OBJECTIVE
Repeat the listing in full, exactly as it stands.
★ ★ ★ ★ ★
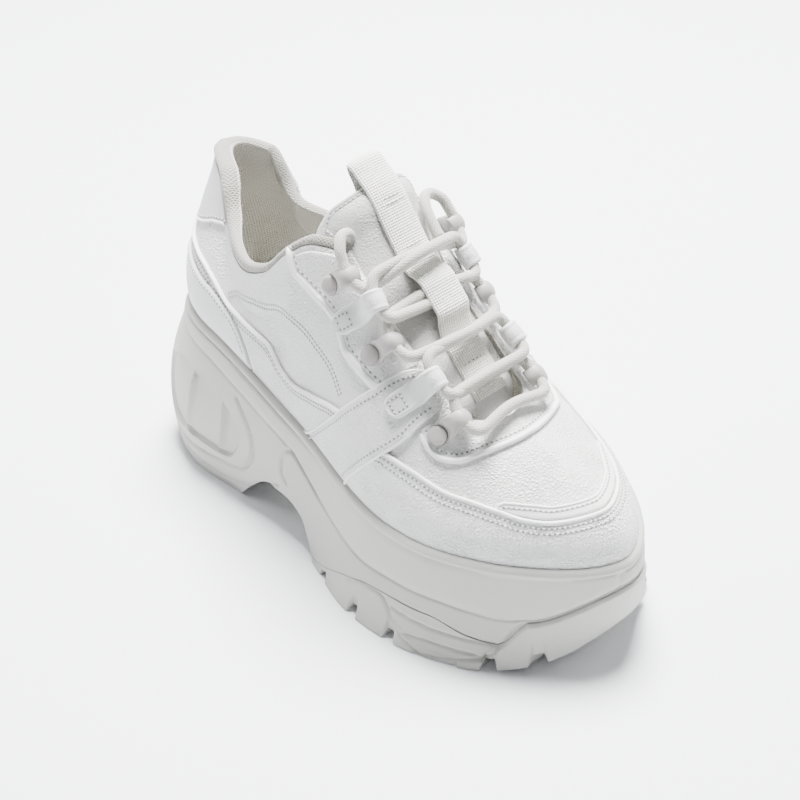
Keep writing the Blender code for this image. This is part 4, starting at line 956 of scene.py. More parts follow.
def sole_relief(turn, height):
    """Height of the moulded lines and panels of the sole's side, in metres outwards."""
    share = along(turn)
    x, z = share * LENGTH, height
    top, low, under, tread = sole_levels(turn)
    out = np.zeros(np.shape(x))
    heel = share < 0.42
    if heel.any():
        a, b = x[heel], z[heel]
        made = panel(a, b, curve_through(WINDOW_LINE, True), 0.0022, 0.0015)
        deep = panel(a, b, curve_through(WINDOW_LINE, True), 1.0, 0.002)
        for line in SLOT_LINES:
            made += groove(a, b, curve_through(line), 0.0032, 0.0026) * deep
        made += groove(a, b, curve_through(WINDOW_RING), 0.0021, 0.0012)
        made += groove(a, b, curve_through(FOOT_LINE), 0.0021, 0.0010)
        out[heel] += made
    middle = (share > 0.36) & (share < 0.56)
    if middle.any():
        a, b = x[middle], z[middle]
        made = sum(groove(a, b, curve_through(line), 0.0020, 0.0013) for line in ARCH_LINES)
        out[middle] += made
    front = (share > 0.56) & (z < low)
    if front.any():
        a, b = x[front], z[front]
        made = panel(a, b, curve_through(TOE_PANEL, True), 0.0005, 0.0016)
        diagonal = curve_through(TOE_DIAGONAL)
        made += groove(a, b, diagonal, 0.0014, 0.0008)
        for line in TOE_LINES:
            made += groove(a, b, curve_through(line), 0.0014, 0.0008)
        ahead = a > np.interp(b, diagonal[:, 1], diagonal[:, 0])
        raised = smooth(distance_to(a, b, diagonal) / 0.0012) * smooth((under[front] - b) / 0.0022)
        made += BUMPER * raised * (ahead & (a > 0.82 * LENGTH))
        out[front] += made
    crease = np.exp(-((height - low) / 0.0010) ** 2)
    out -= 0.0008 * crease * (0.3 + 0.7 * smooth((share - 0.32) / 0.1))
    seam = np.exp(-((share - TOE_SEAM) / 0.0016) ** 2) * (height > low) * (np.asarray(turn) < 0)
    return out - 0.0006 * seam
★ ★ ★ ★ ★
RESPONSE TO THE TASK
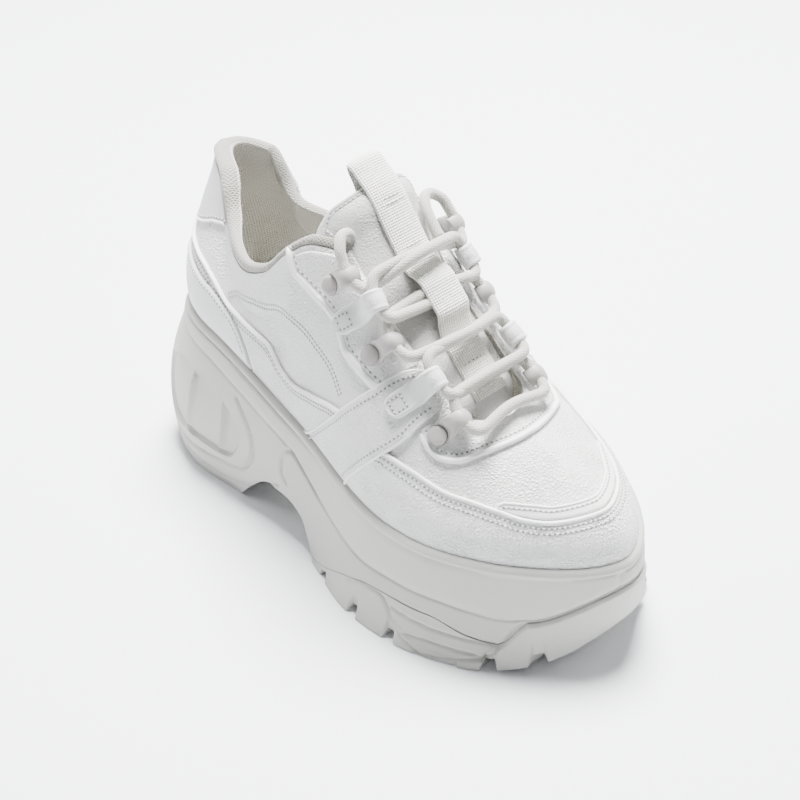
Keep writing the Blender code for this image. This is part 4, starting at line 956 of scene.py. More parts follow.
def sole_relief(turn, height):
    """Height of the moulded lines and panels of the sole's side, in metres outwards."""
    share = along(turn)
    x, z = share * LENGTH, height
    top, low, under, tread = sole_levels(turn)
    out = np.zeros(np.shape(x))
    heel = share < 0.42
    if heel.any():
        a, b = x[heel], z[heel]
        made = panel(a, b, curve_through(WINDOW_LINE, True), 0.0022, 0.0015)
        deep = panel(a, b, curve_through(WINDOW_LINE, True), 1.0, 0.002)
        for line in SLOT_LINES:
            made += groove(a, b, curve_through(line), 0.0032, 0.0026) * deep
        made += groove(a, b, curve_through(WINDOW_RING), 0.0021, 0.0012)
        made += groove(a, b, curve_through(FOOT_LINE), 0.0021, 0.0010)
        out[heel] += made
    middle = (share > 0.36) & (share < 0.56)
    if middle.any():
        a, b = x[middle], z[middle]
        made = sum(groove(a, b, curve_through(line), 0.0020, 0.0013) for line in ARCH_LINES)
        out[middle] += made
    front = (share > 0.56) & (z < low)
    if front.any():
        a, b = x[front], z[front]
        made = panel(a, b, curve_through(TOE_PANEL, True), 0.0005, 0.0016)
        diagonal = curve_through(TOE_DIAGONAL)
        made += groove(a, b, diagonal, 0.0014, 0.0008)
        for line in TOE_LINES:
            made += groove(a, b, curve_through(line), 0.0014, 0.0008)
        ahead = a > np.interp(b, diagonal[:, 1], diagonal[:, 0])
        raised = smooth(distance_to(a, b, diagonal) / 0.0012) * smooth((under[front] - b) / 0.0022)
        made += BUMPER * raised * (ahead & (a > 0.82 * LENGTH))
        out[front] += made
    crease = np.exp(-((height - low) / 0.0010) ** 2)
    out -= 0.0008 * crease * (0.3 + 0.7 * smooth((share - 0.32) / 0.1))
    seam = np.exp(-((share - TOE_SEAM) / 0.0016) ** 2) * (height > low) * (np.asarray(turn) < 0)
    return out - 0.0006 * seam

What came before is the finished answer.